EISTEDDFOD director Sian Eirian will view the end of this week's festival at Carmarthen with mixed emotions.
She will be pleased the week-long event will have passed without major controversey or incident. But this will be tinged with sadness as her 25-year career with the Urdd ends when the final competitor leaves the stage on Saturday evening. Later this month she starts a new job with S4C as head of Children's Services.
Sian has been overseeing the Eisteddfod for the past six years. Before that she was the movement's director in North Wales after starting as a development officer in the then West Clwyd.
She has happy memories of all the festivals she has organised not least the first one which never really took place.
"It was 2001 and I took up my duties in January and was looking forward to the Eisteddfod in Cardiff not realising that within six weeks I would be in negotiations to cancel the whole event because of the foot-and-mouth outbreak. After taking that decision we were faced with the logistical nightmare of organising a mostly televisual Urdd festival which took place in Cardiff and Caernarfon.
"Its a good job we don't know what's ahead of us because if I had known before had about it (the foot-and-mouth outbreak) I wouldn't have taken the post. It was a baptism of fire but an incredible experience and a pioneering experiment," she recalled.
The most memorable of the festivals organised by Sian was the 2005 Eisteddfod staged at the Wales Millennium Centre in Cardiff.
The movement has a stake in the building with one of its residential centres an integral part of the ambitious project and the Urdd plan to stage the Eisteddfod in Cardiff Bay every four years. It was confirmed this week that the 2009 and 2013 festivals will be staged there.
"It was an incredibly complicated event to organise. We usually deal with just one authority and normally one landowner but in the case of the Millennium Centre there were about a dozen, some of whom were in London. The logistics of closing off streets in a capital city for more than a week was another problem we had to contend with.
"But I am the sort of person who looks on the positive side of every challenge and I think we succeed with that sort of attitude. I hope that my period at the helm will be seen as one of experiment and change and that the Eisteddfod has moved forward," she said.
In the past four years master classes for talented youngsters have been introduced on the Maes and all the preliminary tests are now held on the same site.
Sian noted: "It is wonderful to see the prelims being held on the site and not in the corridors of a school as was the case in some past Eisteddfodau."
Staging this year's Eisteddfod in Carmarthen has cost £1.7m.
It takes four years work to prepare each Eisteddfod and we know where the festival will be held up to 2013. After next year's Cowny Eisteddfod,which will be held on land near Ysgol y Creuddyn in Penrhyn Bay, we go back to Cardiff in 2009. The 2010 Eisteddfod will at Ceredigion and fund-raising has already started there.

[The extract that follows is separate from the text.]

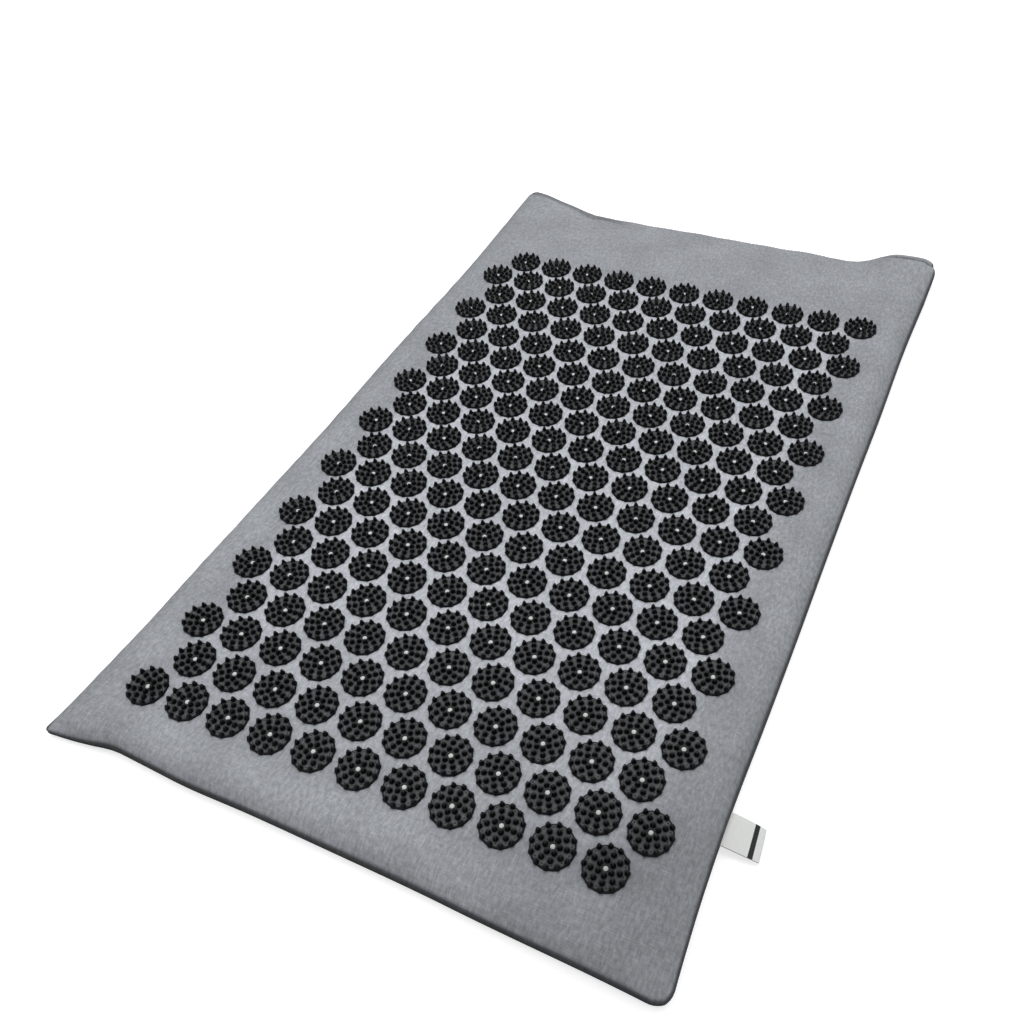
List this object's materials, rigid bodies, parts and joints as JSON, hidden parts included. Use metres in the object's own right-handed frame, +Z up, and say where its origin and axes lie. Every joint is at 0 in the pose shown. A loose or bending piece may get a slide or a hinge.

"We are discussing the location of the 2011 Eisteddfod with a South Wales local authority and in 2012 we will stage the event in Gwynedd before returning to Cardiff again in 2013.
"Much of the preparation work for next year's Eisteddfod in Conwy has been made. It would have been nice to have been at the helm of that Eisteddfod because I am from the area. But I will be there," she added.
Sian is convinced of the benefits of the Urdd's policy to move the Eisteddfod around Wales
"We leave a rich legacy in the area and this is an important part of the Urdd's work. The feedback we receive from the communities which have hosted the Eisteddfod confirm the benefits, especially the boost it gives the Welsh language.
Sian admits to being a "child of the Urdd" and started work with the movement after being an active member of Aelwyd Bro Cernyw in her native Llangernyw near Llanrwst. The won numerous prizes at the Eisteddfod.
"I didn't compete individually in the Urdd Eisteddfod but I did at smaller Eisteddfod singing and reciting but I did't concentrate on that and really enjoyed my spell with the choir at Aelwyd Bro Cernyw.
"The Aelwyd was incredibly strong at the time - there are highs and lows at every Aelwyd and I was lucky to be involved during one of the stronger times and I am very grateful to the leaders for the opportunities I was given."
She starts work with S4C on June 18 and says the decision to leave was the hardest of her life.
But she relishes the challenge the new post of head of children's services will bring. Cautiously avoiding any reference to her new job she said the prospect of a new children's channel on S4C was particularly exciting.